Likes to lavish affection on any family member, other than me.
I do not feel much love, just association, like a roommate.
Since she does not seem to be wanting to work on the problem, I find myself getting frustrated and feed up.
Today I just felt like falling off the map, without a trace.
Something needs to turn a corner soon. This whole experience is draining the life out of me. I don't see me as really better, just more tolerant and synical. Don't get me wrong, I do still feel some love for her when I'm around her, I am just almost angry that she won't settle down and work to get us out of this mess.

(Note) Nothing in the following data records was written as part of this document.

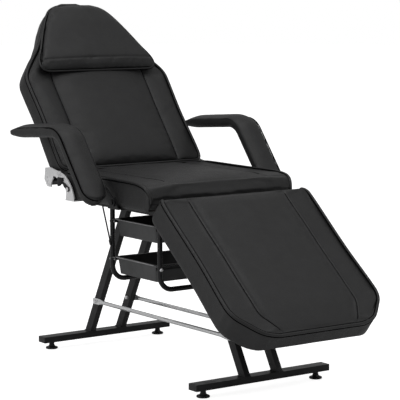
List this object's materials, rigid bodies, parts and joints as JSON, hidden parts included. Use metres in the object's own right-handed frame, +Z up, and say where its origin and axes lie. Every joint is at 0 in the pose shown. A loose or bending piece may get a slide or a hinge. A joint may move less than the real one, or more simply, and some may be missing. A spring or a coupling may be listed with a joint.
{
  "type": "tattoo chair",
  "caption": "Reclining chair with tapered backrest, sliding head pillow, hinged footrest, bent padded armrests, slide-out trays and a black trestle base on levelling feet",
  "frame": {"origin": "middle of the overall box on the floor, under the seat", "axes": "+Z up, -Y towards the foot end, +Y towards the head end, -X on the sitter's right, which is the side nearer in the picture and is called left here as seen from the foot end"},
  "size_m": [0.772, 1.414, 1.1345],
  "materials": {
    "black_upholstery": "matte faux leather",
    "board": "raw plywood",
    "black_frame": "satin powder coat",
    "chrome": "polished",
    "plated_steel": "bright zinc plate",
    "tray_plastic": "fine grain",
    "black_plastic": "satin"
  },
  "bodies": {
    "chair_base": {"arm_mount_plate_left": "plated_steel", "arm_mount_plate_right": "plated_steel", "arm_pivot_pins": "plated_steel", "back_hinge_arch_left": "plated_steel", "back_hinge_arch_right": "plated_steel", "back_hinge_pins": "plated_steel", "base_end_caps": "black_plastic", "base_tube_front": "black_frame", "base_tube_rear": "black_frame", "footrest_hinge_pins": "plated_steel", "leg_front_left": "black_frame", "leg_front_right": "black_frame", "leg_rear_left": "black_frame", "leg_rear_right": "black_frame", "seat_board": "board", "seat_cross_front": "black_frame", "seat_cross_rear": "black_frame", "seat_cushion": "black_upholstery", "seat_flange_screws": "plated_steel", "seat_frame_bolts": "plated_steel", "seat_rail_left": "black_frame", "seat_rail_right": "black_frame", "tie_bar_bolts": "plated_steel", "tie_bar_left": "chrome", "tie_bar_right": "chrome", "tray_hoop_front": "black_frame", "tray_hoop_rear": "black_frame", "tray_runner_bolts": "plated_steel", "tray_runners": "black_frame"},
    "backrest": {"back_cross_lower": "black_frame", "back_cross_upper": "black_frame", "back_rail_left": "black_frame", "back_rail_right": "black_frame", "backrest_board": "board", "backrest_cushion": "black_upholstery", "back_frame_bolts": "plated_steel", "ratchet_sector_left": "plated_steel", "ratchet_sector_right": "plated_steel", "sector_bolts": "plated_steel"},
    "pillow": {"head_pillow": "black_upholstery"},
    "footrest": {"foot_rail_left": "black_frame", "foot_rail_right": "black_frame", "foot_cross": "black_frame", "footrest_board": "board", "footrest_cushion": "black_upholstery", "foot_frame_bolts": "plated_steel"},
    "arm_left": {"armrest_pad_left": "black_upholstery", "armrest_bracket_left": "black_frame"},
    "arm_right": {"armrest_pad_right": "black_upholstery", "armrest_bracket_right": "black_frame"},
    "upper_tray": {"tray_upper": "tray_plastic"},
    "lower_tray": {"tray_lower": "tray_plastic"},
    "left_pawl": {"pawl_left": "plated_steel"},
    "right_pawl": {"pawl_right": "plated_steel"},
    "lever": {"release_lever": "black_frame", "release_grip": "black_plastic"},
    "foot_front_left": {"levelling_foot_front_left": "black_plastic"},
    "foot_front_right": {"levelling_foot_front_right": "black_plastic"},
    "foot_rear_left": {"levelling_foot_rear_left": "black_plastic"},
    "foot_rear_right": {"levelling_foot_rear_right": "black_plastic"}
  },
  "joints": [
    {"name": "backrest_recline", "type": "hinge", "parent": "chair_base", "child": "backrest", "pos_m": [0, 0.26835, 0.6], "axis": [1, 0, 0], "range_deg": [-52.1, 22]},
    {"name": "pillow_height", "type": "slide", "parent": "backrest", "child": "pillow", "axis": [0, 0.6143, 0.7891], "range_m": [-0.09, 0.02]},
    {"name": "footrest_tilt", "type": "hinge", "parent": "chair_base", "child": "footrest", "pos_m": [0, -0.22005, 0.5145], "axis": [1, 0, 0], "range_deg": [-39.8, 20]},
    {"name": "armrest_left_swing", "type": "hinge", "parent": "chair_base", "child": "arm_left", "pos_m": [-0.2886, -0.05005, 0.545], "axis": [-1, 0, 0], "range_deg": [0, 55]},
    {"name": "armrest_right_swing", "type": "hinge", "parent": "chair_base", "child": "arm_right", "pos_m": [0.2886, -0.05005, 0.545], "axis": [-1, 0, 0], "range_deg": [0, 55]},
    {"name": "upper_tray_slide", "type": "slide", "parent": "chair_base", "child": "upper_tray", "axis": [-1, 0, 0], "range_m": [0, 0.25]},
    {"name": "lower_tray_slide", "type": "slide", "parent": "chair_base", "child": "lower_tray", "axis": [-1, 0, 0], "range_m": [0, 0.25]},
    {"name": "left_pawl_lift", "type": "hinge", "parent": "chair_base", "child": "left_pawl", "pos_m": [-0.2878, 0.20866, 0.55974], "axis": [1, 0, 0], "range_deg": [0, 12], "stiffness_Nm_per_rad": 0.05, "springref_deg": -5.73},
    {"name": "right_pawl_lift", "type": "hinge", "parent": "chair_base", "child": "right_pawl", "pos_m": [0.2878, 0.20866, 0.55974], "axis": [1, 0, 0], "range_deg": [0, 12], "stiffness_Nm_per_rad": 0.05, "springref_deg": -5.73},
    {"name": "release_lever_pull", "type": "hinge", "parent": "chair_base", "child": "lever", "pos_m": [-0.19, 0.16195, 0.5145], "axis": [1, 0, 0], "range_deg": [0, 25], "stiffness_Nm_per_rad": 0.3, "springref_deg": -5.73},
    {"name": "foot_front_left_turn", "type": "hinge", "parent": "chair_base", "child": "foot_front_left", "pos_m": [-0.213, -0.41805, 0], "axis": [0, 0, 1], "continuous": true},
    {"name": "foot_front_right_turn", "type": "hinge", "parent": "chair_base", "child": "foot_front_right", "pos_m": [0.213, -0.41805, 0], "axis": [0, 0, 1], "continuous": true},
    {"name": "foot_rear_left_turn", "type": "hinge", "parent": "chair_base", "child": "foot_rear_left", "pos_m": [-0.213, 0.44195, 0], "axis": [0, 0, 1], "continuous": true},
    {"name": "foot_rear_right_turn", "type": "hinge", "parent": "chair_base", "child": "foot_rear_right", "pos_m": [0.213, 0.44195, 0], "axis": [0, 0, 1], "continuous": true}
  ],
  "couplings": [
    {"joint": "left_pawl_lift", "follows": "release_lever_pull", "ratio": 0.48},
    {"joint": "right_pawl_lift", "follows": "release_lever_pull", "ratio": 0.48}
  ]
}
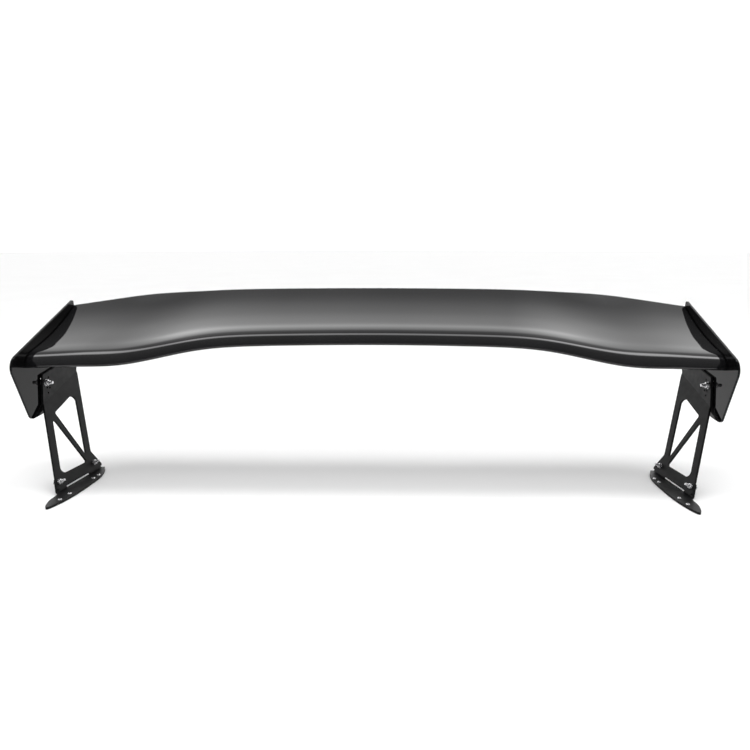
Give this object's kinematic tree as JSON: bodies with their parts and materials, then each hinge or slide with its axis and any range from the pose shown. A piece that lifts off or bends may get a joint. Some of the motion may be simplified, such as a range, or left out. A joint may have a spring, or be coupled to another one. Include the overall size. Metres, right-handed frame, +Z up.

I don't know where to go next and I'm starting to wonder if I really care anymore. Thank goodness for the kids, if it weren't for them I'm not sure where I would be. Everyday I say I will go one more "round" for them. Perhaps I just need to hear a bit more from some of the old friends here. I have been following you Blue, you are one tough cookie, my hat is off to you. BeingMe, I hope things are picking up for you. Email me girl. Crushed, my wife needs vixen training, what's your rates?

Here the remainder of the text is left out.